The question as to the origin of tithes in England, as to its date, and the authority on which the impost rested, has been much discussed, but not altogether satisfactorily. Nevertheless when divested of the extraneous difficulties with which polemical zeal, and selfish class-interests have overwhelmed it, it does not seem incapable of a reasonable solution. It is well known that the earliest legislative enactment on the subject in the Anglosaxon laws is that of Æðelstán, bearing date in the first quarter of the tenth century; and that nearly every subsequent king recognized the right of the clergy to tithe, and made regulations either for the levying or the distribution of it[[979]]. But although this is the case, I entertain no doubt whatever that the payment of tithe was become very general in England at an earlier period. It is recognised in the articles of the treaty of peace between Eádweard the elder and Guðorm, in A.D. 900 or 901, in such a way as to assume its being a well-known and established due to the Church[[980]], even though no legislative enactment on the subject can be shown in the Codes of Ælfred, Ini or the Kentish kings[[981]]. The well-known tradition of Æðelwulf’s granting tithe, throughout at least his kingdom of Wessex, carries it back still half a century. But even this falls short of the antiquity which we must assume for the custom, if we believe in the genuineness of the ancient Poenitentials and Confessionals. In the eighth century Theodore determines, in a work especially intended for the instruction of the clergy, “Tributum aecclesiae sit, sicut est consuetudo provinciae, id est, ne tantum pauperes in decimis, aut in aliquibus rebus vim patiantur. Decimas non est legitimum dare, nisi pauperibus et peregrinis[[982]].”
The Excerptions of Archbishop Ecgberht[[983]] contain a prohibition against subtracting tithes from churches of old foundation, on pretence of giving them to new oratories. And further, the following exhortation respecting this payment[[984]]: “In lege Domini scriptum est: ‘Decimas et primitias non tardabis offerre.’ Et in Levitico: ‘Omnes decimae terrae, sive de frugibus, sive de pomis arborum, Domini sunt; boves, et oves, et caprae, quae sub pastoris virga transeunt, quicquid decimum venerit, sanctificabitur Domino.’ Non eligetur nec bonum nec malum, nec alterum commutabitur. Augustinus dicit: Decimae igitur tributae sunt aecclesiarum et egentium animarum. O homo, inde Dominus decimas expetit, unde vivis. De militia, de negotio, de artificio redde decimas; non enim eget Dominus noster, non proemia postulat, sed honorem.” The same ancient authority thus also impresses upon priests the duty of collecting and distributing the tithe[[985]]:—“Ut unusquisque sacerdos cunctos sibi pertinentes erudiat, ut sciant qualiter decimas totius facultatis aecclesiis divinis debite offerant. Ut ipsi sacerdotes a populis suscipiant decimas, et nomina eorum quicumque dederint scripta habeant, et secundum auctoritatem canonicam coram [Deum] timentibus dividant; et ad ornamentum aecclesiae primam eligant partem; secundam autem, ad usum pauperum atque peregrinorum, per eorum manus misericorditer cum omni humilitate dispensent; tertiam vero sibimetipsis sacerdotes reservent[[986]].”

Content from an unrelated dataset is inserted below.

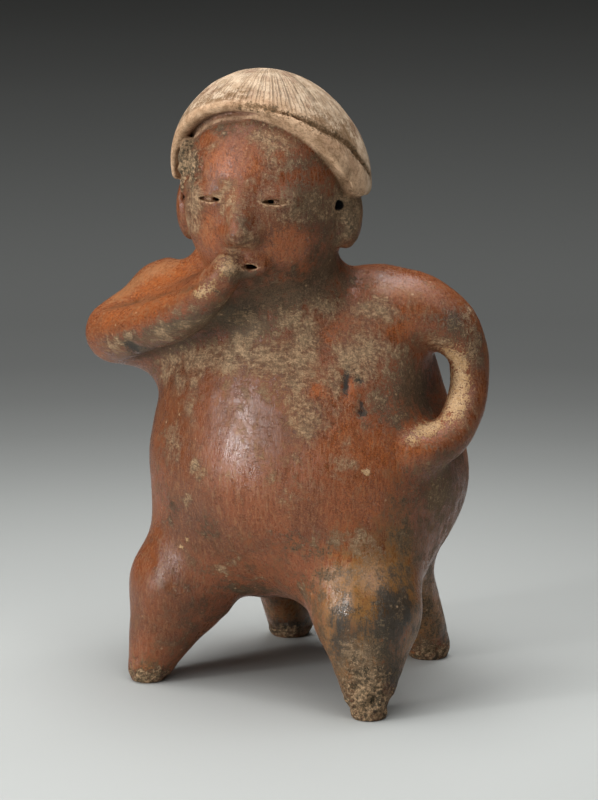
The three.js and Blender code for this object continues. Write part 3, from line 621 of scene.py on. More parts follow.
# Marks on the clay. Each one is placed by the pixel of its middle in the photograph's frame, where the ray
# first meets the clay, and then lies on the clay itself: (px, py, half width, half height, strength), and a
# turn in degrees where it has one. Half sizes are pixels of the same frame, about half a millimetre each.
MARKS = {
    # Slip worn thin and orange.
    "warm": (
        (147, 304, 50, 11, 1, 15), (160, 277, 38, 15, 0.8, 25), (105, 318, 16, 12, 0.7, 40),
        (218, 163, 18, 14, 0.8), (281, 155, 20, 9, 0.7), (206, 235, 9, 20, 0.8), (293, 247, 24, 17, 1, 15),
        (302, 274, 12, 12, 0.6), (254, 168, 10, 10, 0.5), (428, 441, 14, 9, 0.8, 20),
        (350, 288, 24, 10, 0.6, 8), (400, 288, 26, 9, 0.6, -8), (388, 322, 12, 10, 0.9),
        (355, 319, 11, 6, 1, 20), (408, 331, 10, 9, 1), (327, 336, 9, 8, 0.8, 20), (318, 384, 13, 10, 1, -20),
        (351, 382, 7, 13, 1), (412, 315, 14, 8, 0.6), (340, 325, 16, 9, 0.6, 30), (400, 345, 16, 12, 0.4),
        (165, 420, 10, 40, 0.2), (200, 450, 12, 50, 0.15), (330, 430, 40, 30, 0.35),
        (150, 560, 10, 30, 0.2, 15), (335, 560, 12, 22, 0.6), (322, 600, 6, 24, 0.8), (380, 575, 14, 20, 0.5),
        (395, 460, 30, 50, 0.5), (360, 515, 30, 24, 0.4),
    ),
    # Slip fired darker.
    "deep": (
        (178, 455, 22, 90, 0.75), (160, 575, 26, 56, 0.7), (200, 510, 26, 30, 0.5), (452, 320, 20, 16, 1, 20),
        (480, 365, 12, 50, 0.8), (225, 545, 30, 18, 0.5), (130, 625, 10, 44, 0.6),
        (185, 600, 16, 22, 0.6, 35), (262, 200, 14, 40, 0.4), (300, 165, 20, 16, 0.4),
        (380, 300, 60, 16, 0.3), (150, 312, 60, 6, 0.5, 14), (365, 350, 50, 40, 0.35), (255, 125, 36, 6, 0.5),
    ),
    # Yellow-brown clay where the firing left the slip thin.
    "ochre": (
        (346, 590, 30, 40, 0.7), (402, 574, 20, 66, 0.9), (365, 673, 26, 34, 0.8), (338, 640, 20, 44, 0.9),
        (428, 600, 15, 44, 0.9), (372, 640, 30, 44, 0.85), (370, 575, 34, 26, 0.75), (356, 215, 13, 28, 0.9),
        (335, 602, 8, 22, 0.7), (287, 610, 22, 18, 0.7), (440, 515, 14, 40, 0.6), (415, 640, 12, 24, 0.6),
        (260, 594, 46, 5, 0.5), (145, 672, 15, 9, 0.6), (300, 545, 26, 10, 0.3),
    ),
    # Grey-brown film of burial dirt, and painted shade under the chin, forearm and elbow, on the neck, inside
    # the arm's loop, down the figure's left flank and on the cap's sides; one faint grey mark paints the
    # belly's sheen.
    "film_and_shade": (
        (210, 106, 24, 9, 0.8, 28), (192, 122, 12, 16, 0.5, 30), (186, 148, 6, 20, 0.6, -15),
        (268, 104, 24, 4, 0.5, -8), (452, 322, 16, 12, 0.35), (478, 350, 8, 18, 0.4), (455, 340, 14, 8, 0.5),
        (345, 132, 14, 20, 0.7, -25), (355, 155, 7, 16, 0.85, -15), (322, 120, 14, 14, 0.4),
        (178, 142, 7, 22, 0.9), (192, 108, 16, 12, 0.8, 40), (366, 664, 18, 34, 0.55),
        (384, 660, 14, 30, 0.5), (175, 349, 40, 6, 0.8, 10), (245, 330, 30, 10, 0.5, 10),
        (168, 330, 52, 8, 0.95, 14), (222, 318, 28, 11, 0.9, 14), (281, 298, 46, 17, 0.95, 6),
        (255, 330, 40, 12, 0.6, 5), (330, 270, 15, 20, 0.8), (345, 285, 14, 12, 0.5),
        (134, 352, 16, 6, 0.8, -25), (148, 368, 12, 7, 0.7, -35), (300, 300, 30, 10, 0.7, 12),
        (227, 125, 16, 8, 0.5), (274, 124, 25, 7, 0.5), (299, 192, 16, 14, 0.7), (315, 208, 14, 18, 0.8),
        (306, 164, 10, 22, 0.4), (334, 235, 9, 26, 0.7), (321, 156, 12, 16, 0.7), (245, 222, 10, 8, 0.7),
        (243, 276, 12, 6, 0.9), (351, 207, 13, 24, 0.7), (409, 380, 15, 30, 0.8), (425, 398, 12, 24, 0.7),
        (380, 402, 16, 22, 0.45), (294, 478, 6, 5, 0.3), (450, 481, 18, 42, 0.45), (418, 500, 18, 34, 0.3),
        (251, 392, 22, 26, 0.15), (294, 541, 22, 10, 0.25), (169, 511, 8, 10, 0.3), (211, 527, 14, 10, 0.2),
        (249, 592, 40, 4, 0.5), (407, 539, 12, 32, 0.4), (440, 520, 16, 36, 0.35), (160, 470, 6, 40, 0.2),
        (235, 350, 26, 10, 0.4), (320, 560, 20, 20, 0.15), (345, 142, 14, 12, 0.5, 30),
        (432, 590, 10, 40, 0.4),
    ),
    # Dark fire cloud and soot, and painted shade under the right forearm and chin, inside the arm's loop and
    # on the rear leg under the belly.
    "smoke_and_shade": (
        (340, 632, 7, 12, 0.4, 10), (372, 624, 12, 8, 0.4), (392, 606, 10, 18, 0.6),
        (347, 640, 8, 18, 0.7, 10), (393, 634, 14, 30, 0.85), (347, 610, 8, 22, 0.4), (335, 648, 8, 16, 0.8),
        (404, 620, 12, 26, 0.85, -10), (362, 634, 20, 6, 0.55), (185, 343, 46, 5, 0.6, 12),
        (240, 332, 26, 7, 0.4, 10), (346, 184, 6, 9, 1, -35), (170, 326, 50, 5, 0.7, 14),
        (222, 322, 18, 7, 0.65, 14), (455, 322, 12, 10, 0.5), (337, 626, 8, 16, 0.5, 10),
        (396, 680, 9, 24, 0.8, 10), (381, 707, 7, 4, 1, 20), (386, 600, 8, 14, 0.3), (285, 628, 22, 7, 0.8),
        (445, 640, 5, 9, 0.6), (219, 317, 20, 8, 0.45, 16), (130, 351, 9, 4, 0.9, -25),
        (426, 400, 10, 22, 0.6), (346, 379, 3, 13, 0.9, -4), (362, 378, 2, 3, 0.9), (366, 411, 3, 3, 0.8),
        (240, 316, 14, 6, 0.4, 10),
    ),
    # Cream and ochre grit that clings to the slip.
    "crust": (
        (290, 348, 80, 24, 0.36), (385, 322, 56, 22, 0.28), (205, 356, 50, 16, 0.4), (380, 390, 40, 40, 0.14),
        (245, 420, 50, 40, 0.12), (368, 548, 26, 12, 0.3), (330, 470, 60, 40, 0.2), (290, 150, 34, 22, 0.25),
        (300, 205, 34, 26, 0.3), (232, 225, 24, 34, 0.3), (165, 320, 50, 12, 0.3, 14),
        (440, 500, 24, 60, 0.2), (352, 224, 13, 24, 1), (352, 204, 12, 10, 0.7), (187, 215, 8, 28, 0.5),
        (190, 165, 6, 14, 0.7), (313, 334, 20, 13, 0.9, 20), (297, 320, 18, 7, 0.7, 25),
        (337, 311, 15, 8, 0.7, 20), (377, 306, 13, 8, 1), (361, 311, 10, 7, 0.8), (230, 352, 27, 9, 0.8),
        (267, 360, 23, 11, 0.8), (294, 377, 16, 14, 0.8), (195, 360, 16, 7, 0.75), (171, 358, 14, 7, 0.7),
        (192, 386, 7, 15, 0.5), (174, 379, 9, 8, 0.7), (334, 386, 8, 13, 0.8), (350, 354, 12, 7, 0.7),
        (372, 350, 14, 10, 0.7), (396, 345, 10, 7, 0.5), (310, 414, 15, 15, 0.65), (302, 428, 10, 10, 0.5),
        (369, 372, 11, 12, 0.6), (364, 408, 9, 6, 0.6), (436, 346, 15, 5, 0.7), (472, 322, 5, 14, 0.3),
        (476, 349, 5, 15, 0.5), (468, 411, 7, 13, 0.4), (191, 465, 3, 5, 1), (168, 443, 7, 15, 0.55),
        (201, 476, 4, 6, 0.5), (291, 460, 5, 4, 0.5), (187, 500, 5, 5, 0.5), (425, 470, 9, 8, 0.6),
        (109, 346, 13, 7, 0.7, -20), (160, 372, 10, 10, 0.6), (255, 131, 12, 5, 0.6, -15),
        (273, 136, 14, 3, 0.5), (207, 147, 7, 4, 0.6, 25), (242, 121, 4, 6, 0.5), (293, 144, 12, 3, 0.5),
        (268, 160, 8, 8, 0.6), (287, 208, 14, 8, 0.6), (295, 220, 12, 6, 0.5), (249, 241, 12, 6, 0.6),
        (230, 254, 14, 8, 0.7, 20), (218, 205, 7, 10, 0.4), (226, 186, 8, 5, 0.5), (262, 193, 7, 6, 0.5),
        (191, 203, 6, 15, 0.8), (365, 570, 15, 26, 0.2), (346, 541, 18, 8, 0.15), (354, 672, 10, 24, 0.8),
        (372, 680, 11, 17, 0.6), (352, 648, 8, 12, 0.4), (221, 570, 6, 5, 0.6), (235, 562, 6, 4, 0.45),
        (261, 580, 5, 1.5, 1), (315, 539, 4, 8, 0.4), (326, 300, 14, 8, 0.5, 15), (200, 325, 12, 5, 0.4, 10),
        (385, 316, 20, 8, 0.4), (415, 440, 8, 6, 0.5), (160, 340, 10, 4, 0.5, 10),
    ),
    # Slip rubbed thin and pale, and painted highlights and sheen on the shoulders, above the forearm's fold
    # and down the belly.
    "pale_and_sheen": (
        (150, 303, 42, 6, 0.4, 14), (150, 270, 34, 9, 1, 24), (120, 292, 22, 7, 0.8, 28),
        (395, 286, 30, 8, 0.5, -8), (205, 240, 8, 16, 0.4), (228, 470, 9, 60, 0.3), (350, 572, 12, 20, 0.5),
    ),
    # The fold where the right forearm meets the shoulder, pressed in and darkened with painted shade.
    "crease_and_shade": (
        (128, 300, 20, 1.8, 0.8, 13), (160, 293, 20, 1.8, 0.9, 13), (186, 287, 14, 1.8, 0.8, 16),
    ),
    # Slip that kept its polish.
    "gloss": (
        (238, 440, 18, 75, 0.9), (350, 604, 18, 42, 1), (150, 620, 12, 30, 0.6), (161, 580, 8, 26, 0.9, 20),
        (395, 283, 26, 8, 0.6, -8), (160, 277, 30, 10, 0.7, 25),
    ),
    # Rough broken clay at the tips of the legs.
    "crumble": (
        (364, 706, 26, 24, 1), (352, 672, 9, 22, 0.6, 8), (377, 676, 8, 14, 0.5), (145, 682, 20, 8, 0.9),
        (434, 655, 22, 10, 0.8), (284, 634, 26, 6, 0.7), (189, 166, 8, 17, 1), (352, 222, 12, 22, 0.5),
    ),
    # Hollows pressed or broken into the clay, and lumps of it.
    "dent": (
        (128, 350, 8, 5, 0.8, -25), (346, 381, 3, 14, 0.7, -4), (362, 378, 4, 3, 0.7), (366, 411, 4, 4, 0.8),
        (364, 402, 2, 3, 0.6), (430, 380, 8, 20, 0.25), (355, 366, 2, 2, 0.6), (346, 184, 5, 7, 0.8, -35),
        (150, 352, 30, 4, 0.3, 12), (356, 690, 5, 7, 0.8, 10), (377, 704, 7, 4, 0.9, 20),
        (358, 716, 6, 4, 0.8, -20),
    ),
    "lump": (
        (250, 522, 62, 44, 0.9), (350, 606, 9, 34, 0.4), (162, 585, 7, 30, 0.35, 12), (192, 160, 5, 8, 0.5),
        (196, 174, 5, 5, 0.35), (350, 232, 9, 8, 0.3), (370, 690, 7, 8, 0.5), (345, 702, 6, 8, 0.4),
        (415, 440, 9, 6, 0.3, 20),
    ),
    # Pale bare clay under the slip.
    "bare": (
        (203, 291, 10, 6, 0.75, 35), (230, 266, 21, 8, 0.45, 38), (219, 257, 10, 6, 0.45, 20),
        (458, 378, 9, 25, 1), (455, 402, 10, 15, 1, -10), (428, 425, 18, 8, 0.9, 22),
        (412, 436, 9, 6, 0.6, 25), (448, 356, 12, 6, 0.8, -30), (369, 471, 4, 4, 1.1), (186, 172, 5, 14, 0.7),
        (358, 692, 12, 15, 0.75), (145, 677, 13, 5, 0.7), (433, 647, 15, 8, 0.6), (178, 545, 2.5, 2, 1.2),
        (352, 196, 10, 7, 0.5, -20), (186, 540, 1.5, 1.5, 0.9), (196, 293, 6, 5, 0.5, 35),
    ),
}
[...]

When we consider the growing tendency in the clergy to make payment of tithe compulsory, the repeated exhortations of provincial synods to that effect, and the universal ignorance of the people, we shall have little difficulty in acknowledging that the English prelates laid a good foundation for the custom of tithing, long before they succeeded in obtaining any legal right from the State. In the course of three centuries which preceded Eádweard’s reign they had ample time and opportunity to threaten or cajole a simple-minded race into the belief that they had a right to impose the levitical obligations upon them: in the seventh century Boniface testifies to the payment of tithe in England, nearly a century before the state enacted it in Germany: about the same period Cædwealha of Wessex, though yet nominally a pagan, tithed his spoils taken in war; and I have little doubt that at least prædial tithe was almost universally levied long before the Witena gemót made it a legal charge, though I cannot concur with Phillips in believing that it was so decreed by Offa, or confirmed by Æðelwulf[[987]], for the whole kingdoms of Mercia and Wessex.
We will now return to Æðelwulf’s so-called grant, in which many of our lawyers and historians have been content to see the legal origin of tithing in this country[[988]]; but which I must confess appears to me to have nothing to do with tithing whatever, in the legal sense of the word. The reports of the later chroniclers need not be taken into account; we may confine ourselves to the early and trustworthy sources, whose assertions we are quite as likely to make proper use of as the compilers of the fourteenth century.
Under date of the year 855, the Saxon Chronicle says. “This same year, Æðelwulf booked the tenth part of his land throughout his realm, for God’s glory and his own salvation.” Asser, who was no question well acquainted with the traditions of Æðelwulf’s house, varies the statement: “Eodem anno Æðhelwulfus praefatus venerabilis rex decimam totius regni sui partem ab omni regali servitio et tributo liberavit, in sempiternoque graphio in cruce Christi, pro redemptione animae suae et antecessorum suorum, uni et trino Deo immolavit[[989]].” In this he is followed verbatim by Florence of Worcester. Æðelweard, a direct descendant of Æðelwulf, thus records the grant[[990]]: “In eodem anno decumavit Æðulf rex de omni possessione sua in partem Domini, et in universo regimine principatus sui sic constituit.”
Simeon has:—“Quo tempore rex Ethelwulfus rex decimavit totum regni sui imperium, pro redemptione animae suae et antecessorum suorum.”